=== DESCRIPTION OF THE TASK ===
Please repeat all of the listing exactly.

=== MATERIAL ===
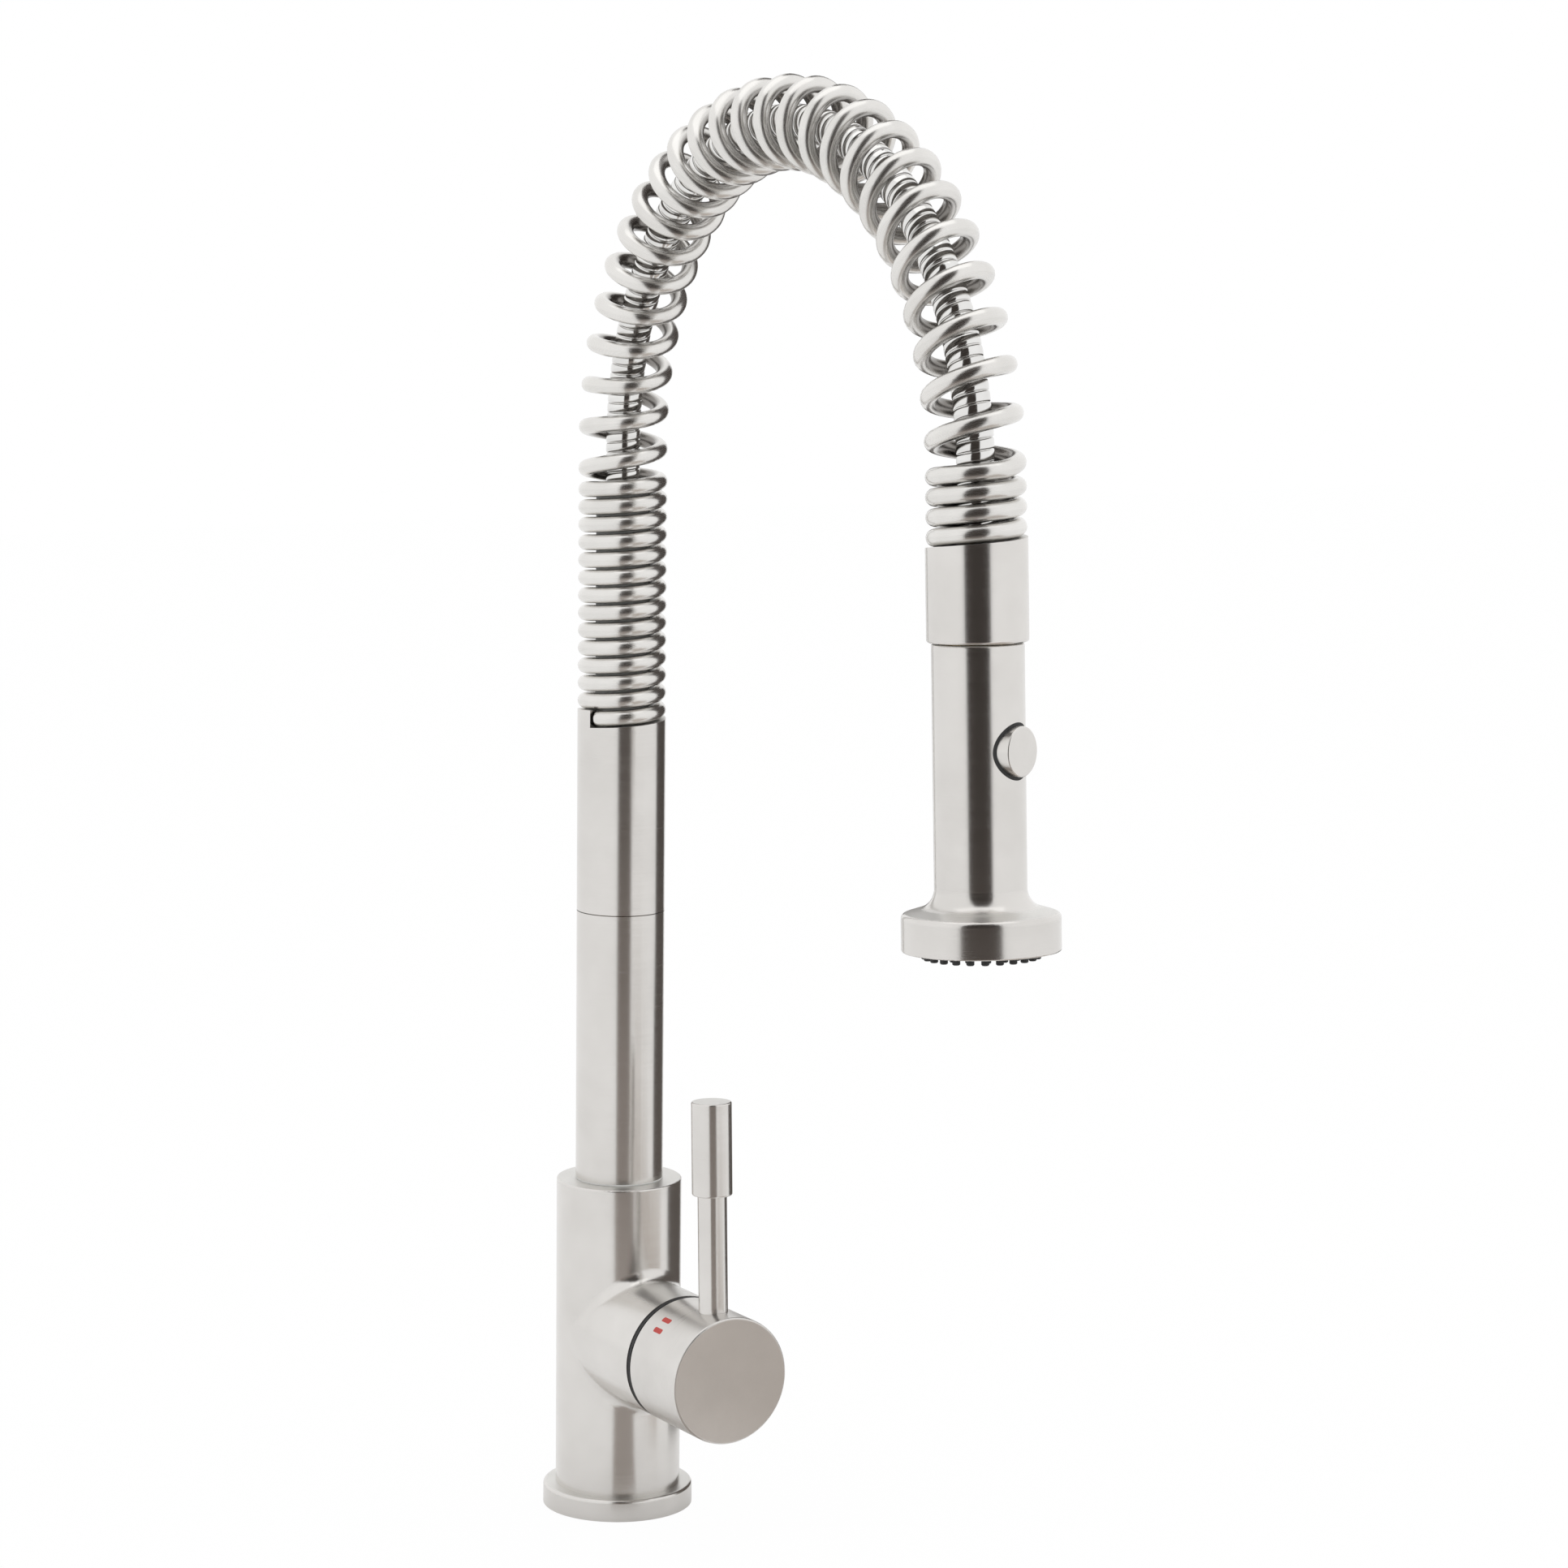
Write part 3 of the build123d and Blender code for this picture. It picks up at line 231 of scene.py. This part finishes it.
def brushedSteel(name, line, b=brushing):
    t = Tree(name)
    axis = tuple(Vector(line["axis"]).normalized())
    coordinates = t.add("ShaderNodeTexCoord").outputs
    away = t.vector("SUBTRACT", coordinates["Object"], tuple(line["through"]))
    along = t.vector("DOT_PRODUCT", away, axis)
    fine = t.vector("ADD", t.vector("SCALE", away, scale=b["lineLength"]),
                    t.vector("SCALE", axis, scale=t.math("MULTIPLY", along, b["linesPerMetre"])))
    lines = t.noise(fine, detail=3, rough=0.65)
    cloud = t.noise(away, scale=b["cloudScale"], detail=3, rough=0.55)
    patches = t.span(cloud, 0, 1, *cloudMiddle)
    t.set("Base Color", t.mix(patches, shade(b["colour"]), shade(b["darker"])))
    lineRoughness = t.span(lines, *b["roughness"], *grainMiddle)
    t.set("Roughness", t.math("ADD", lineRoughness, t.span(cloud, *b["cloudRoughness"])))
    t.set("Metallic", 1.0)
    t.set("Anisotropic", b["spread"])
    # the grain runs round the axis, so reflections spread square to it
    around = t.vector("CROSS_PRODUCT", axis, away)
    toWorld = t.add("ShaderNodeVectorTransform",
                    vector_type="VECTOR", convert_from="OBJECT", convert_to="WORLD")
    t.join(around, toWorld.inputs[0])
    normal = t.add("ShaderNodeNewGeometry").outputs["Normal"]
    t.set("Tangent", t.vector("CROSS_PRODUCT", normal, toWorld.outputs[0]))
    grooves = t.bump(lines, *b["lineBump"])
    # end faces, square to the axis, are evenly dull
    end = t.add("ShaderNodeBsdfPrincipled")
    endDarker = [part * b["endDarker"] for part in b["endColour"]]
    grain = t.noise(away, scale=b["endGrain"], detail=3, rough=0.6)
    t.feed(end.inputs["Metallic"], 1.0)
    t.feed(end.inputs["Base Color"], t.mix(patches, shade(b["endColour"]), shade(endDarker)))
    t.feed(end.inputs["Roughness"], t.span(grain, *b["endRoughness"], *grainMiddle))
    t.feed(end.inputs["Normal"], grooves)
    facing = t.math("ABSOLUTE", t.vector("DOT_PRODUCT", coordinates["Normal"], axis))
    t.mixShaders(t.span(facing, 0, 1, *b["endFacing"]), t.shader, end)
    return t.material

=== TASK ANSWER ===
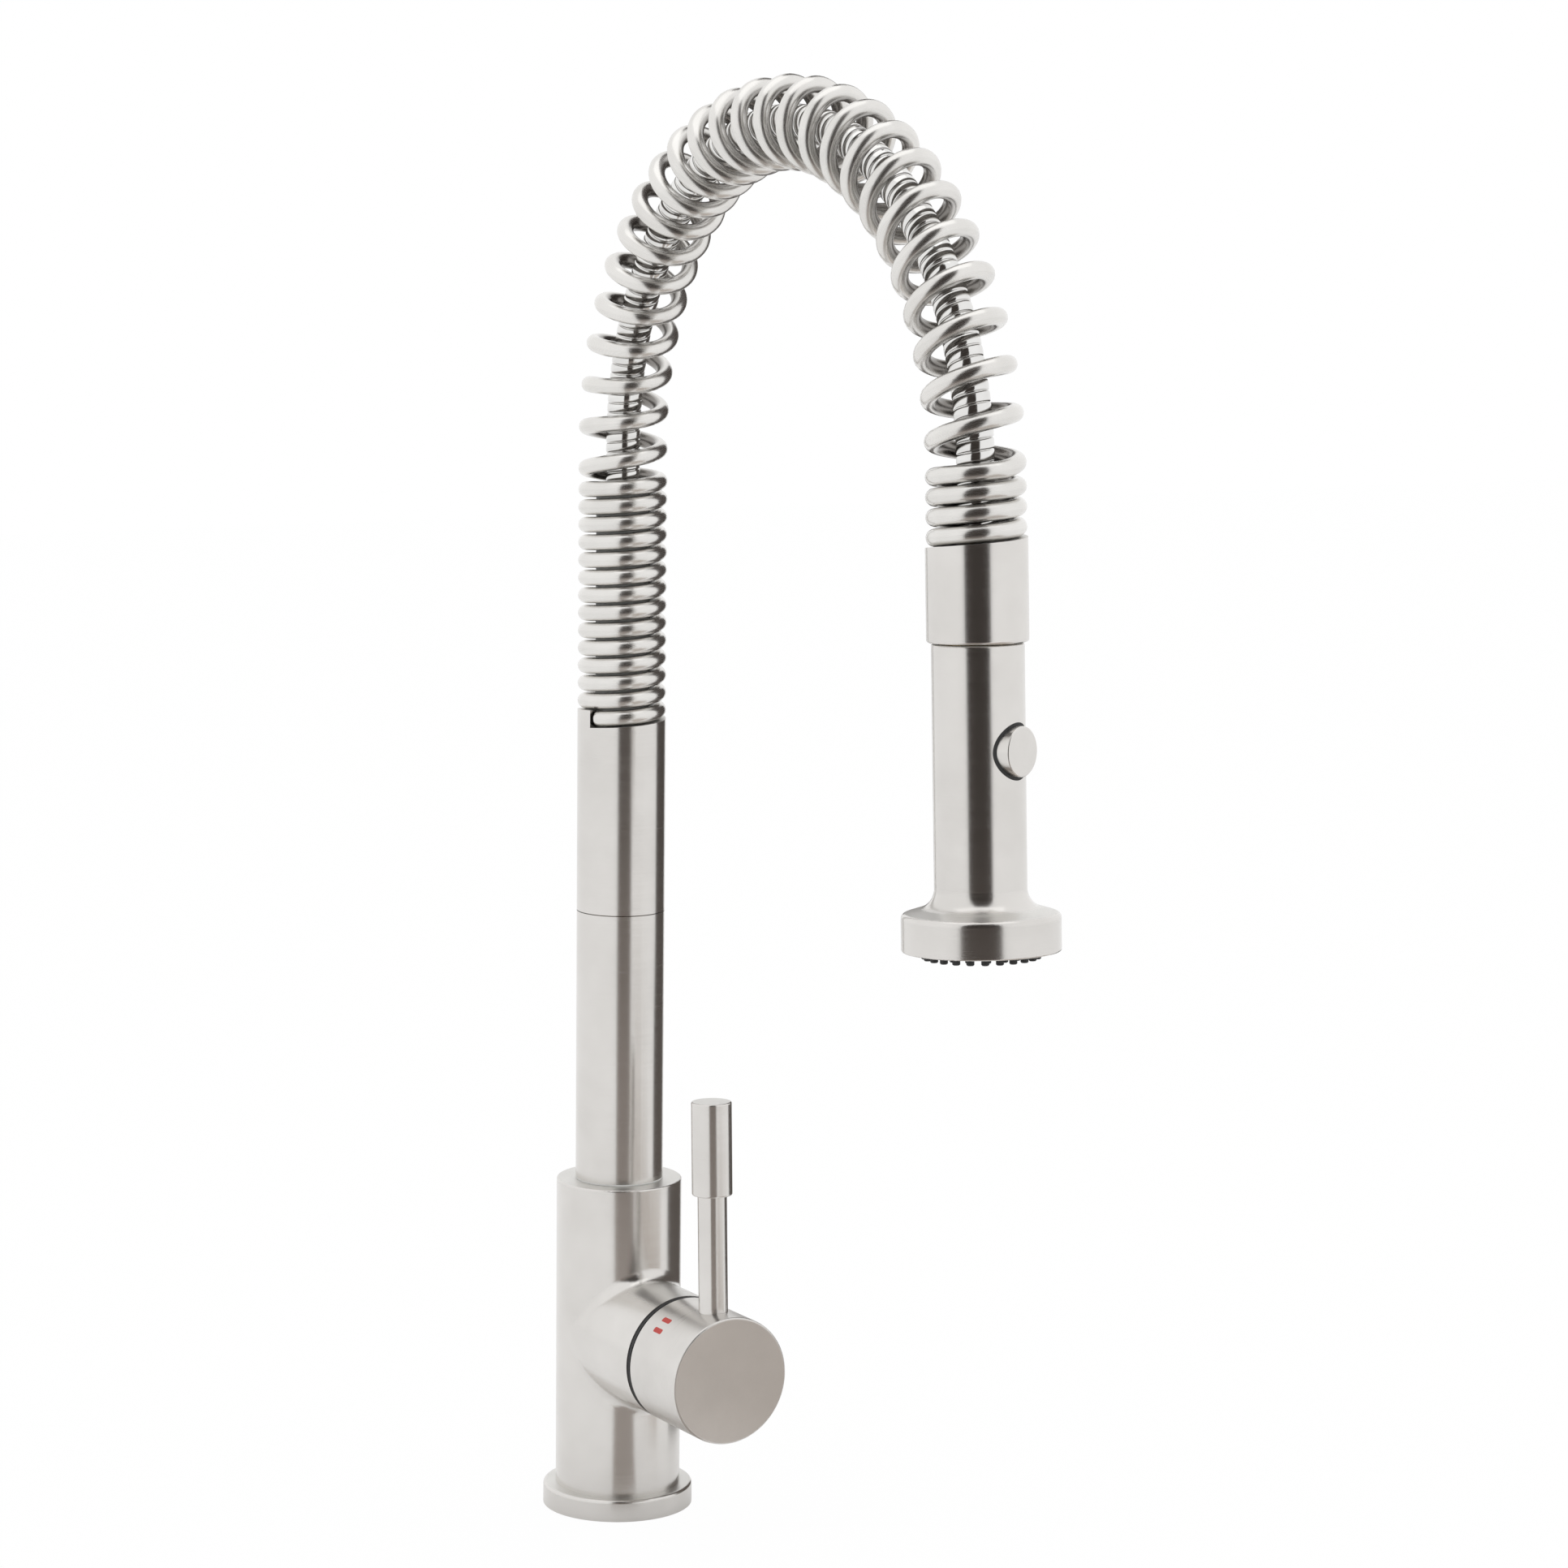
Write part 3 of the build123d and Blender code for this picture. It picks up at line 231 of scene.py. This part finishes it.
def brushedSteel(name, line, b=brushing):
    t = Tree(name)
    axis = tuple(Vector(line["axis"]).normalized())
    coordinates = t.add("ShaderNodeTexCoord").outputs
    away = t.vector("SUBTRACT", coordinates["Object"], tuple(line["through"]))
    along = t.vector("DOT_PRODUCT", away, axis)
    fine = t.vector("ADD", t.vector("SCALE", away, scale=b["lineLength"]),
                    t.vector("SCALE", axis, scale=t.math("MULTIPLY", along, b["linesPerMetre"])))
    lines = t.noise(fine, detail=3, rough=0.65)
    cloud = t.noise(away, scale=b["cloudScale"], detail=3, rough=0.55)
    patches = t.span(cloud, 0, 1, *cloudMiddle)
    t.set("Base Color", t.mix(patches, shade(b["colour"]), shade(b["darker"])))
    lineRoughness = t.span(lines, *b["roughness"], *grainMiddle)
    t.set("Roughness", t.math("ADD", lineRoughness, t.span(cloud, *b["cloudRoughness"])))
    t.set("Metallic", 1.0)
    t.set("Anisotropic", b["spread"])
    # the grain runs round the axis, so reflections spread square to it
    around = t.vector("CROSS_PRODUCT", axis, away)
    toWorld = t.add("ShaderNodeVectorTransform",
                    vector_type="VECTOR", convert_from="OBJECT", convert_to="WORLD")
    t.join(around, toWorld.inputs[0])
    normal = t.add("ShaderNodeNewGeometry").outputs["Normal"]
    t.set("Tangent", t.vector("CROSS_PRODUCT", normal, toWorld.outputs[0]))
    grooves = t.bump(lines, *b["lineBump"])
    # end faces, square to the axis, are evenly dull
    end = t.add("ShaderNodeBsdfPrincipled")
    endDarker = [part * b["endDarker"] for part in b["endColour"]]
    grain = t.noise(away, scale=b["endGrain"], detail=3, rough=0.6)
    t.feed(end.inputs["Metallic"], 1.0)
    t.feed(end.inputs["Base Color"], t.mix(patches, shade(b["endColour"]), shade(endDarker)))
    t.feed(end.inputs["Roughness"], t.span(grain, *b["endRoughness"], *grainMiddle))
    t.feed(end.inputs["Normal"], grooves)
    facing = t.math("ABSOLUTE", t.vector("DOT_PRODUCT", coordinates["Normal"], axis))
    t.mixShaders(t.span(facing, 0, 1, *b["endFacing"]), t.shader, end)
    return t.material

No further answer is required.